Sorry to trouble you again. But I need to ask for some error dealing features because not all ys are normally, and it is also very difficult to filter out those abnormal ys, would please add an option to return NAs or NULLs instead of stopping the functions?

sigTest <- as.data.frame(t(apply(yexprs, 2, function(y) negbin.regs(y, xvalue, logged = FALSE)))) Error in while (abs(r1 - r2) > tol & r2 < 15) { : missing value where TRUE/FALSE needed

Best, Kun

statlink commented 3 years ago

Hi Kun,

It is not easy to include negbin.regs as the guy who is in charge of this is working full time.

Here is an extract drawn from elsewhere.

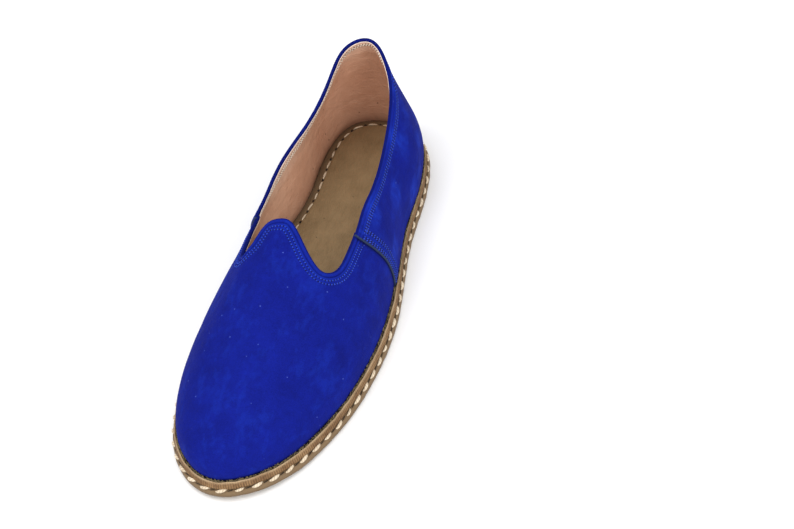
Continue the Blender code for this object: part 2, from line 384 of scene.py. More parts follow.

In fact, right now all collaborators are working full time in the industry, except for me who I am at the university. That is why I said we have some other priorities. The score.negbinregs and the other score related functions is my responsibility so I will do it.

As for the error, I am afraid we cannot do something there. We provide speed but do very few checks. The user is suppose to give us clean data. If we performed checks that would slow down our procedures.

At the moment I would suggest to use negbin.reg inside a loop and not negbin.regs.

Michail

xiekunwhy commented 3 years ago

Hi Michail,

Things worked well (and fast enough) when I use following script (used round(y) instead of y): sigTest <- as.data.frame(t(apply(ymatrix, 2, function(y) tryCatch({score.negbinregs(round(y), xvalue, logged = FALSE)},error = function(x){return(c(NA, NA))}))))

sigTest2 <- as.data.frame(t(apply(ymatrix, 2, function(y) tryCatch({negbin.regs(round(y), xvalue, tol = 1e-03, logged = FALSE)}, error = function(x){return(c(NA, NA, NA, NA, NA, NA, NA, NA))}))))

and I found that P value of negbin.regs is much smaller than score.negbinregs, do you know why?

An other question is that how to get P values when I use negbin.reg inside a loop instead of negbin.regs?

Best, Kun

statlink commented 3 years ago

It is natural not to be the same as the one is log-likelihood ratio test, whereas the other is score test. See the reference: http://siba-ese.unisalento.it/index.php/ejasa/article/view/21017

You will need to perform a log-likelihood ratio test for that. So, skip what I said and use negbin.regs it's easier.

xiekunwhy commented 3 years ago

Hi Michail,

Thank you for your reply. Two more questions here, 1) I got many "warning: solve(): system seems singular; attempting approx solution" in my loop, will these warning affect the results and should I need to do some thing to avoid them? 2) There is no detail documents to explain the result matrix, it just said that "A matrix with the test statistic values and their relevant (logged) p-values." when I ?negbin.regs(), would you please provide some details? For example, library(MASS) library(Rfast2) y <- rnbinom(100, 10, 0.7) x <- matrix( rnorm(100 * 3), ncol = 3 ) cdata <- as.data.frame(cbind(x,y))

quine.nb1 <- glm.nb(y ~ V2, data = cdata)

summary(quine.nb1)

anova(quine.nb1)

negbin.regs(y, x, tol = 1e-03, logged = FALSE) [,1] [,2] [,3] [,4] [,5] [,6] [,7] [,8] [1,] 442.8746 1330.003 1.1259118 460.7739 2.563414e-98 3.413357e-291 0.2886490 3.261973e-102 [2,] 442.8746 1331.111 0.5722107 460.3012 2.563414e-98 1.961245e-291 0.4493818 4.133802e-102 [3,] 442.8746 1331.942 0.1564839 459.6961 2.563414e-98 1.293745e-291 0.6924146 5.597784e-102

I only know that the 7th column is the p value column (by comparing glm.nb and negbin.regs results), would you please explain the rest columns?

Best, Kun

statlink commented 3 years ago

I need to see your data to evaluate your situation.

The fact that there are 7 or 8 columns is weired. There should be two only. I need to see this issue.

statlink commented 3 years ago

Regarding the 2nd question I had made a mistake. There should be 2 columns only. This will be fixed in the next update. Send me an email with your information to add your name in the acknowledgements.

Michail